Hey,
I'm with you, epigone.
As a teacher, I am glad that theory exists since it gives me a principled way to present perspectives and readings of texts other than my own.
I am always surprised by how many otherwise tolerant and intelligent readers get driven into a blind rage by the very idea that someone may have a different -- even a radically different -- perception of a text, or of the act of writing, than they have. I suppose a lot of it has to do with getting burned by departmental politics in Grad School, which I haven't had to deal with.

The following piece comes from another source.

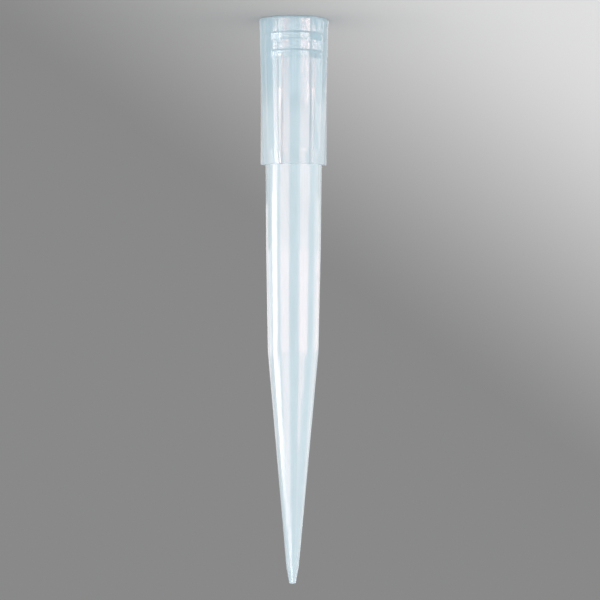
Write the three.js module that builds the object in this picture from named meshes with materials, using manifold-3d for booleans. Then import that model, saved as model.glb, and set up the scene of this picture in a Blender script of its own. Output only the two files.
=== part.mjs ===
// Pipette tip for volumes up to 1000 microlitres: one injection moulding in pale blue, translucent
// polypropylene, hollow from end to end.
//
// Millimetres, +Z up. A loose tip is stood on its wide rim, so z = 0 is the face of the rim, the Z axis is
// the tip's own axis and the orifice points up.
//
// From the rim to the orifice the tip has a collar with ribs outside and two sealing rings inside, a step
// that hangs it in a rack, a body in two drafts that meet at the half-volume line, a long nose and a bevel.

import * as THREE from "three";
import { mergeVertices, toCreasedNormals } from "three/addons/utils/BufferGeometryUtils.js";
import Module from "manifold-3d";

const wasm = await Module();
wasm.setup();

// ---- Driving dimensions, in millimetres and degrees ----

// Sections along the axis, in order from the rim
const collarLength = 18.3;
const upperBodyLength = 10.7;
const lowerBodyLength = 12.8;
const noseLength = 27.1;
const bevelLength = 2.1;

// Rim and collar, outside
const rimRadius = 4.355;
const rimRound = 0.12;
const lipHeight = 1.3;
const lipFlare = 0.035;
const collarTaper = 1.24;
const shoulderRound = 0.06;

// Ribs that run down the collar, and the relieved wall between them
const ribCount = 6;
const ribFaceWidth = 0.35;
const ribFootWidth = 0.89;
const ribRadius = 4.15;
const ribTop = 8.8;
const ribRamp = 0.15;
const reliefTop = 4.6;
const reliefDepth = 0.28;

// Body, nose and orifice, outside
const bodyRadius = 3.55;
const bodyFillet = 0.1;
const upperBodyDraft = 0.5;
const lowerBodyDraft = 1.12;
const bevelAngle = 10.3;
const orificeWall = 0.14;

// Socket that grips the pipette's nose cone
const socketWall = 0.57;
const socketTaper = 1.67;
const socketLength = 16.6;
const leadInWidth = 0.12;
const leadInHeight = 0.15;

// Sealing rings: a steep flank on the side of the rim, a long ramp and a short foot
const sealCount = 2;
const sealStart = 1.82;
const sealPitch = 2.23;
const sealHeight = 0.95;
const sealRise = 0.13;
const sealFlank = 0.12;
const sealRamp = 7;
const sealFoot = 0.12;

// Bore below the socket
const socketFloorHeight = 1.8;
const bodyWall = 0.6;
const orificeRadius = 0.27;

// Facets
const sides = 72;
const roundSteps = 3;
const creaseAngle = 25;

// ---- Stations along the axis ----

const halfVolumeZ = collarLength + upperBodyLength;
const noseZ = halfVolumeZ + lowerBodyLength;
const bevelZ = noseZ + noseLength;
const tipZ = bevelZ + bevelLength;

const slope = (degrees) => Math.tan(THREE.MathUtils.degToRad(degrees));

const collarRadiusAt = (z) => rimRadius - lipFlare - slope(collarTaper) * z;
const socketRadiusAt = (z) => collarRadiusAt(0) - socketWall - slope(socketTaper) * z;

const halfVolumeRadius = bodyRadius - slope(upperBodyDraft) * upperBodyLength;
const noseRadius = halfVolumeRadius - slope(lowerBodyDraft) * lowerBodyLength;
const tipRadius = orificeRadius + orificeWall;
const bevelRadius = tipRadius + slope(bevelAngle) * bevelLength;
const reliefRadius = collarRadiusAt(ribTop) - reliefDepth;

/** Radius of the relieved wall between the ribs. */
function wallRadiusAt(z) {
  const share = (z - reliefTop) / (collarLength - shoulderRound - reliefTop);
  return THREE.MathUtils.lerp(collarRadiusAt(reliefTop), reliefRadius, share);
}

// ---- Profiles: points of radius and height, in order round the section ----

const at = (radius, z) => new THREE.Vector2(radius, z);

/** A quarter of a circle round a centre, from one angle to another in degrees. */
function quarterRound(radius, z, size, from, to) {
  const points = [];
  for (let step = 0; step <= roundSteps; step++) {
    const angle = THREE.MathUtils.degToRad(THREE.MathUtils.lerp(from, to, step / roundSteps));
    points.push(at(radius + size * Math.cos(angle), z + size * Math.sin(angle)));
  }
  return points;
}

/** Rim, lip, tapered collar and the relieved wall down to the step. */
function collarProfile() {
  const edge = rimRadius - rimRound;
  return [
    at(0, 0),
    ...quarterRound(edge, rimRound, rimRound, -90, 0),
    at(collarRadiusAt(lipHeight), lipHeight),
    at(collarRadiusAt(reliefTop), reliefTop),
    ...quarterRound(reliefRadius - shoulderRound, collarLength - shoulderRound, shoulderRound, 0, 90),
  ];
}

/** From the foot of the step to the orifice. */
function bodyProfile() {
  return [
    ...quarterRound(bodyRadius + bodyFillet, collarLength + bodyFillet, bodyFillet, -90, -180),
    at(halfVolumeRadius, halfVolumeZ),
    at(noseRadius, noseZ),
    at(bevelRadius, bevelZ),
    at(tipRadius, tipZ),
    at(0, tipZ),
  ];
}

/** One sealing ring, which stands into the socket and seals on its crest. */
function sealRing(start) {
  const crest = start + sealFlank;
  const end = start + sealHeight;
  const foot = end - sealFoot;
  const crestRadius = socketRadiusAt(crest) - sealRise;
  return [
    at(socketRadiusAt(start), start),
    at(crestRadius, crest),
    at(crestRadius + slope(sealRamp) * (foot - crest), foot),
    at(socketRadiusAt(end), end),
  ];
}

/** The whole bore, which runs past both ends of the tip. */
function boreProfile() {
  const overrun = 1;
  const noseBoreRadius = noseRadius - bodyWall;
  const boreTaper = (noseBoreRadius - orificeRadius) / (tipZ - noseZ);
  const floorZ = socketLength + socketFloorHeight;
  const mouthRadius = socketRadiusAt(leadInHeight) + leadInWidth;
  const leadInSlope = leadInWidth / leadInHeight;
  const seals = Array.from({ length: sealCount }, (_, i) => sealRing(sealStart + sealPitch * i));
  return [
    at(0, -overrun),
    at(mouthRadius + leadInSlope * overrun, -overrun),
    at(socketRadiusAt(leadInHeight), leadInHeight),
    ...seals.flat(),
    at(socketRadiusAt(socketLength), socketLength),
    at(bodyRadius - bodyWall, floorZ),
    at(halfVolumeRadius - bodyWall, halfVolumeZ),
    at(noseBoreRadius, noseZ),
    at(orificeRadius - boreTaper * overrun, tipZ + overrun),
    at(0, tipZ + overrun),
  ];
}

// ---- Solids ----

/** A closed geometry as a solid that can be joined and cut. Triangles that shrink to a line are left out. */
function toSolid(geometry) {
  geometry.deleteAttribute("normal");
  geometry.deleteAttribute("uv");
  const merged = mergeVertices(geometry);
  const index = merged.index.array;
  const triangles = [];
  for (let i = 0; i < index.length; i += 3) {
    const [a, b, c] = index.subarray(i, i + 3);
    if (a !== b && b !== c && c !== a) triangles.push(a, b, c);
  }
  const mesh = new wasm.Mesh({
    numProp: 3,
    vertProperties: new Float32Array(merged.attributes.position.array),
    triVerts: new Uint32Array(triangles),
  });
  return new wasm.Manifold(mesh);
}

/** Turns a profile that starts and ends on the axis into a solid round Z. */
function revolve(profile) {
  return toSolid(new THREE.LatheGeometry(profile, sides).rotateX(Math.PI / 2));
}

/** A rib's section across the tip: a flat face, and a flank on each side that runs out on the wall. */
function ribSection(z, faceRadius, wallRadius) {
  const foot = ribFootWidth / 2;
  const footX = Math.sqrt(wallRadius ** 2 - foot ** 2) * Math.cos(Math.PI / sides);
  const half = [
    [0, foot, z],
    [footX, foot, z],
    [faceRadius, ribFaceWidth / 2, z],
  ];
  return [...half, ...half.map(([x, y]) => [x, -y, z])];
}

/** Ribs evenly spaced round the collar. Each follows the collar down to its top and is then straight. */
function makeRibs() {
  const stations = [
    [reliefTop, collarRadiusAt(reliefTop), wallRadiusAt(reliefTop)],
    [ribTop, collarRadiusAt(ribTop), wallRadiusAt(ribTop)],
    [ribTop + ribRamp, ribRadius, wallRadiusAt(ribTop + ribRamp)],
    [collarLength - shoulderRound, ribRadius, reliefRadius],
    [collarLength, ribRadius - shoulderRound, reliefRadius - shoulderRound],
  ];
  const sections = stations.map((station) => ribSection(...station));
  const rib = wasm.Manifold.union(
    sections.slice(1).map((section, i) => wasm.Manifold.hull([...sections[i], ...section])),
  );
  return wasm.Manifold.union(
    Array.from({ length: ribCount }, (_, i) => rib.rotate([0, 0, (i * 360) / ribCount])),
  );
}

/** A solid as a geometry, smooth on its round faces and sharp at its edges. */
function toGeometry(solid) {
  const { numProp, vertProperties, triVerts } = solid.getMesh();
  const geometry = new THREE.BufferGeometry();
  geometry.setAttribute("position", new THREE.BufferAttribute(new Float32Array(vertProperties), numProp));
  geometry.setIndex(new THREE.BufferAttribute(new Uint32Array(triVerts), 1));
  return toCreasedNormals(geometry, THREE.MathUtils.degToRad(creaseAngle));
}

// ---- The tip ----

const polypropylene = new THREE.MeshStandardMaterial({
  color: 0xd3e2ec,
  roughness: 0.25,
  metalness: 0,
  transparent: true,
  opacity: 0.7,
});

const outside = revolve([...collarProfile(), ...bodyProfile()]);
const moulding = outside.add(makeRibs()).subtract(revolve(boreProfile()));

const tip = new THREE.Mesh(toGeometry(moulding), polypropylene);
tip.name = "pipette_tip";

const model = new THREE.Group();
model.add(tip);

export default model;
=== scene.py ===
"""Pipette tip: a fine mesh, translucent polypropylene, soft boxes, a graded backdrop and a camera.

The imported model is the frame. The tip stands on its rim at z = 0 with its orifice up, and the camera looks
at it level and upside down, so that the picture shows it point down. Everything is in metres.
"""

import math

import bpy
from mathutils import Matrix, Vector


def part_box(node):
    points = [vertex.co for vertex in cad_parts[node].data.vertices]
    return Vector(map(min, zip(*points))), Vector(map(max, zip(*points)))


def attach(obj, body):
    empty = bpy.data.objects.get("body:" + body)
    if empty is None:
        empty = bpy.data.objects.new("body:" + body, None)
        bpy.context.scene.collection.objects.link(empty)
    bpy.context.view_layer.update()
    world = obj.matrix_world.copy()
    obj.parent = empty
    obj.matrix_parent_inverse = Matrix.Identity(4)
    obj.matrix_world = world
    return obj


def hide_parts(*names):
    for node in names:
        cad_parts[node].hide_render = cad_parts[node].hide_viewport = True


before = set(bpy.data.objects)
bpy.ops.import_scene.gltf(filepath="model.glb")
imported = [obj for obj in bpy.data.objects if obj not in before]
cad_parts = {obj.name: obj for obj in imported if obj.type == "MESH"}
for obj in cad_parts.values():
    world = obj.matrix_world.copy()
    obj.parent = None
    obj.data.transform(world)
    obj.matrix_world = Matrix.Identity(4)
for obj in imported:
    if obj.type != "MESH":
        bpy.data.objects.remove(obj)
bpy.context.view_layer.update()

MM = 0.001
NODE = "pipette_tip"

# ---- Sizes of the moulding, in millimetres and degrees, as in the part's source ----

COLLAR_LENGTH = 18.3
UPPER_BODY_LENGTH = 10.7
LOWER_BODY_LENGTH = 12.8
BEVEL_LENGTH = 2.1
TIP_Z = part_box(NODE)[1][2] / MM
HALF_VOLUME_Z = COLLAR_LENGTH + UPPER_BODY_LENGTH
NOSE_Z = HALF_VOLUME_Z + LOWER_BODY_LENGTH
BEVEL_Z = TIP_Z - BEVEL_LENGTH

RIM_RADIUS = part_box(NODE)[1][0] / MM
RIM_ROUND = 0.12
LIP_HEIGHT = 1.3
LIP_FLARE = 0.035
COLLAR_TAPER = 1.24
SHOULDER_ROUND = 0.06

RIB_COUNT = 6
RIB_FACE_WIDTH = 0.35
RIB_FOOT_WIDTH = 0.89
RIB_RADIUS = 4.15
RIB_TOP = 8.8
RIB_RAMP = 0.15
RELIEF_TOP = 4.6
RELIEF_DEPTH = 0.28

BODY_RADIUS = 3.55
BODY_FILLET = 0.1
UPPER_BODY_DRAFT = 0.5
LOWER_BODY_DRAFT = 1.12
BEVEL_ANGLE = 10.3
ORIFICE_WALL = 0.14
ORIFICE_ROUND = 0.05
LIP_ROUND = 0.3
SEAL_ROUND = 0.05
SUPPORT = 0.04
LONGEST_SPAN = 1.5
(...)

It's often the highly literate who raise these objections to theory. It's all well and good to argue for personal experience and personal interpretation when you have always had a strong foundation in the subject and when you have developed confidence early. I teach students who may not have read a book in the last year, students who never pick up a book unless it's assigned. Such students do not have a strong foundation and are not at all confident in their own readings. I have found them very receptive to hearing many different theories about what I have asked them to read. First, theory distills the understanding that comes from reading many more books than they will ever have cause to do. Second, the variety of theoretical perspectives helps justify and locate their own understandings of the text within a flexible framework.
Those of us who have never felt lost in the forests of bookland have no idea of how helpless students can feel when they're dropped off in the middle and told to find their way out without compass or map.
But reading-rich or money-rich, it's all the same. Those that are born with it think it's so easy to get.
-Dan
[This message has been edited by Daniel Pereira (edited October 08, 2005).]